> [EXERCISE OBJECTIVE]: Repeat exactly what appears from the opening line of the listing to the line with "ball_at = (566.0, -68.0, 219.0)", inclusive.

> [DATASET RECORDS]:
########################################
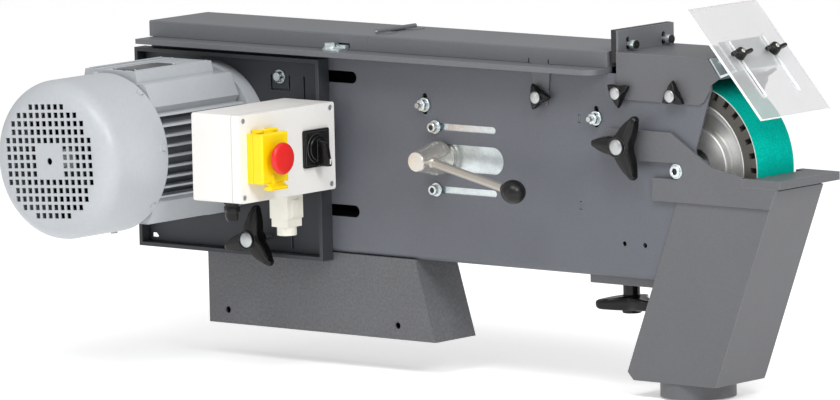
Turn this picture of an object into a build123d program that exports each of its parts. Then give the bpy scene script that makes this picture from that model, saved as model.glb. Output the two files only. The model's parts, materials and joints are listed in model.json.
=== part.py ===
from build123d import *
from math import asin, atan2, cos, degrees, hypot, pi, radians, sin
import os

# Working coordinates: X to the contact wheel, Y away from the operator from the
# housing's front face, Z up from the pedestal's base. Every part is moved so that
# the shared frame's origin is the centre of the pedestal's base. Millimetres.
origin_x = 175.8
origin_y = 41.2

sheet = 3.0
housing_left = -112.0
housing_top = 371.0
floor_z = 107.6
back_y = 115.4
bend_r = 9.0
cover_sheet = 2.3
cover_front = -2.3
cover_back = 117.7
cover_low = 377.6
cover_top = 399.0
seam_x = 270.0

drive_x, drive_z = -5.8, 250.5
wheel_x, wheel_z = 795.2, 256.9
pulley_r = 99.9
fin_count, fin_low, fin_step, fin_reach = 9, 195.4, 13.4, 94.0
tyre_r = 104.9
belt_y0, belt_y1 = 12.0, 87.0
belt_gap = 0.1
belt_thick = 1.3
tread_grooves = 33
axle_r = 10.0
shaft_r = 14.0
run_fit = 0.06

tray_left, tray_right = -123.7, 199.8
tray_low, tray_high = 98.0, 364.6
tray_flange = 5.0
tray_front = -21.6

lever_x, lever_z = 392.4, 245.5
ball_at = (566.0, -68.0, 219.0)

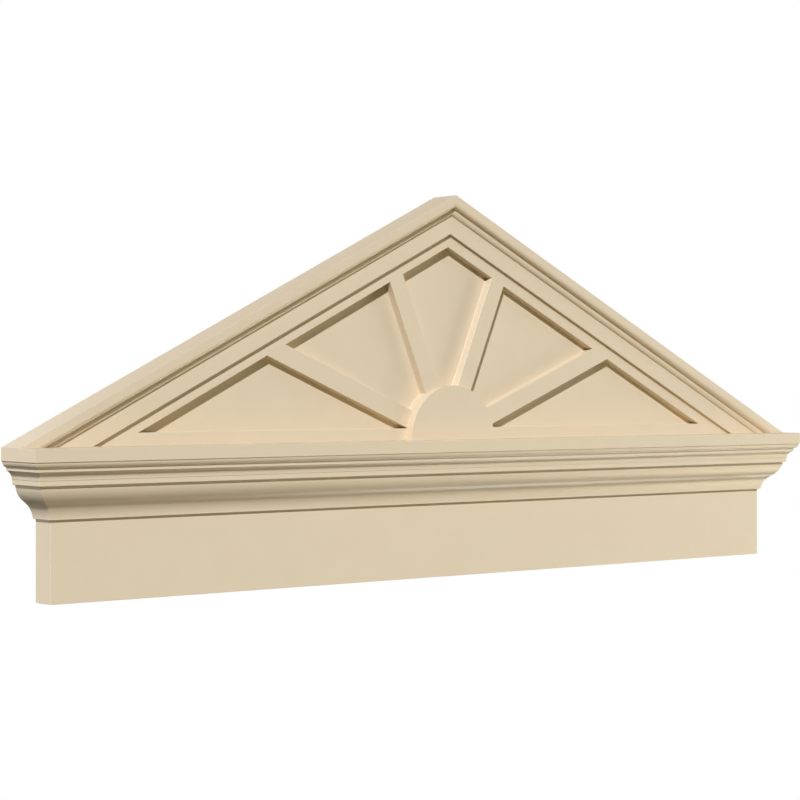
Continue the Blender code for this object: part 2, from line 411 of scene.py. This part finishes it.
########################################
> [THE OUTPUT]:
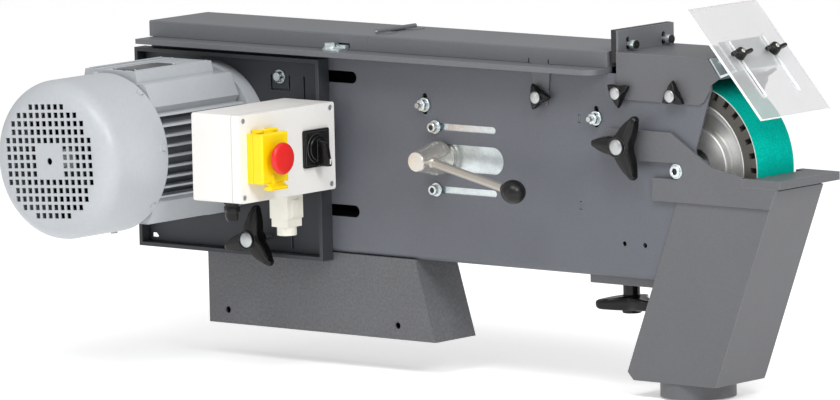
Turn this picture of an object into a build123d program that exports each of its parts. Then give the bpy scene script that makes this picture from that model, saved as model.glb. Output the two files only. The model's parts, materials and joints are listed in model.json.
=== part.py ===
from build123d import *
from math import asin, atan2, cos, degrees, hypot, pi, radians, sin
import os

# Working coordinates: X to the contact wheel, Y away from the operator from the
# housing's front face, Z up from the pedestal's base. Every part is moved so that
# the shared frame's origin is the centre of the pedestal's base. Millimetres.
origin_x = 175.8
origin_y = 41.2

sheet = 3.0
housing_left = -112.0
housing_top = 371.0
floor_z = 107.6
back_y = 115.4
bend_r = 9.0
cover_sheet = 2.3
cover_front = -2.3
cover_back = 117.7
cover_low = 377.6
cover_top = 399.0
seam_x = 270.0

drive_x, drive_z = -5.8, 250.5
wheel_x, wheel_z = 795.2, 256.9
pulley_r = 99.9
fin_count, fin_low, fin_step, fin_reach = 9, 195.4, 13.4, 94.0
tyre_r = 104.9
belt_y0, belt_y1 = 12.0, 87.0
belt_gap = 0.1
belt_thick = 1.3
tread_grooves = 33
axle_r = 10.0
shaft_r = 14.0
run_fit = 0.06

tray_left, tray_right = -123.7, 199.8
tray_low, tray_high = 98.0, 364.6
tray_flange = 5.0
tray_front = -21.6

lever_x, lever_z = 392.4, 245.5
ball_at = (566.0, -68.0, 219.0)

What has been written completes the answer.